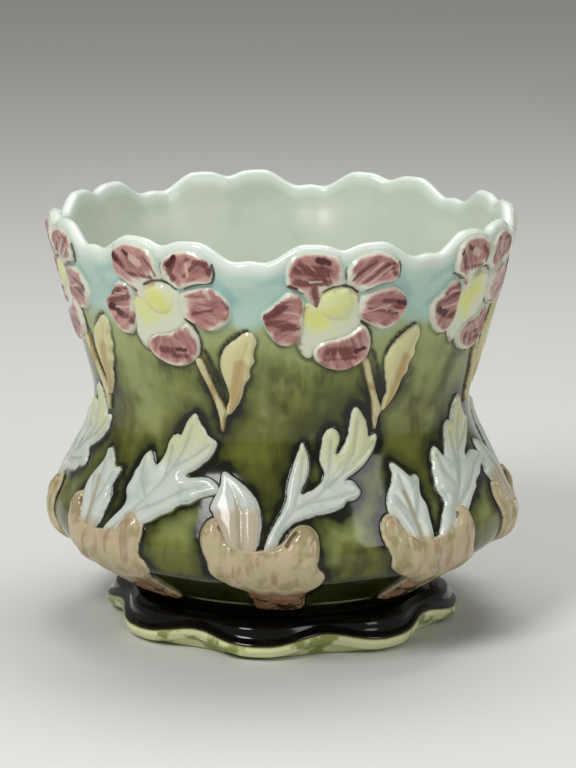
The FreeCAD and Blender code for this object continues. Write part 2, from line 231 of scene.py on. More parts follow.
TOOTHED_LEAF = [
    (-4.9, 44.6), (-3.4, 50), (-1, 55), (1.4, 59), (1.6, 61.5), (0.2, 64), (0.3, 66.6), (1.1, 69),
    (1.1, 71.6), (2.1, 73.6), (2.3, 76), (3.3, 78.6), (4.4, 79.6), (5.4, 79), (6.5, 76), (7.9, 74.5),
    (9.3, 77), (10.4, 80.5), (10.7, 84), (11.9, 86.6), (13.5, 87.6), (14.6, 86.8), (15.4, 89),
    (16.4, 92.2), (17.7, 94), (19.4, 96.6), (20.4, 95.5), (21, 92.4), (22.6, 90.2), (23.6, 87.4),
    (26.5, 86.2), (25.5, 82.6), (24.6, 80), (22.3, 77.5), (20.9, 75.6), (18.7, 74), (17.2, 72.4),
    (19.6, 72.2), (22.2, 72.9), (24.4, 73), (27, 71.6), (28.5, 69.4), (28.2, 67.8), (25, 67),
    (22.6, 65.4), (21.2, 63.8), (18.9, 63.2), (17, 62.2), (16.4, 60.4), (14.7, 59.6), (12.9, 58.3),
    (10.9, 56.3), (8.9, 54.4), (6.4, 52), (3.6, 49), (-0.8, 44.6),
]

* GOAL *
Restate the listing above word for word.

* WRITTEN SOLUTION *
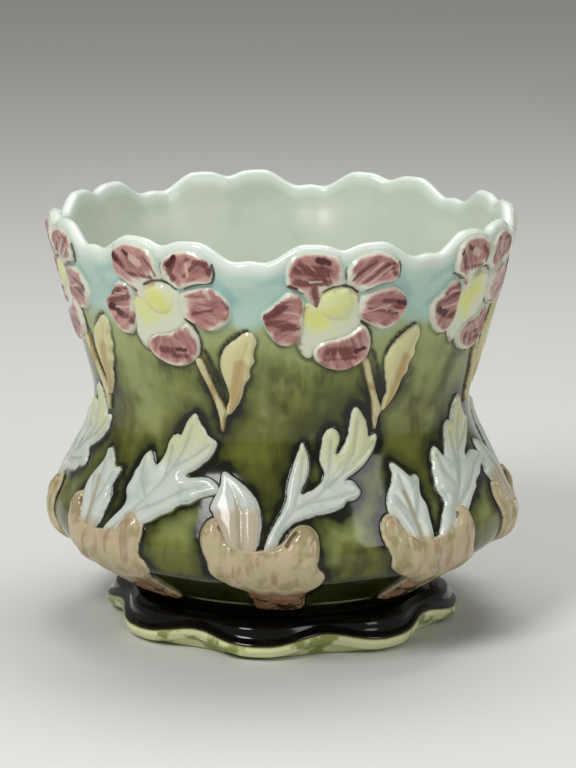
The FreeCAD and Blender code for this object continues. Write part 2, from line 231 of scene.py on. More parts follow.
TOOTHED_LEAF = [
    (-4.9, 44.6), (-3.4, 50), (-1, 55), (1.4, 59), (1.6, 61.5), (0.2, 64), (0.3, 66.6), (1.1, 69),
    (1.1, 71.6), (2.1, 73.6), (2.3, 76), (3.3, 78.6), (4.4, 79.6), (5.4, 79), (6.5, 76), (7.9, 74.5),
    (9.3, 77), (10.4, 80.5), (10.7, 84), (11.9, 86.6), (13.5, 87.6), (14.6, 86.8), (15.4, 89),
    (16.4, 92.2), (17.7, 94), (19.4, 96.6), (20.4, 95.5), (21, 92.4), (22.6, 90.2), (23.6, 87.4),
    (26.5, 86.2), (25.5, 82.6), (24.6, 80), (22.3, 77.5), (20.9, 75.6), (18.7, 74), (17.2, 72.4),
    (19.6, 72.2), (22.2, 72.9), (24.4, 73), (27, 71.6), (28.5, 69.4), (28.2, 67.8), (25, 67),
    (22.6, 65.4), (21.2, 63.8), (18.9, 63.2), (17, 62.2), (16.4, 60.4), (14.7, 59.6), (12.9, 58.3),
    (10.9, 56.3), (8.9, 54.4), (6.4, 52), (3.6, 49), (-0.8, 44.6),
]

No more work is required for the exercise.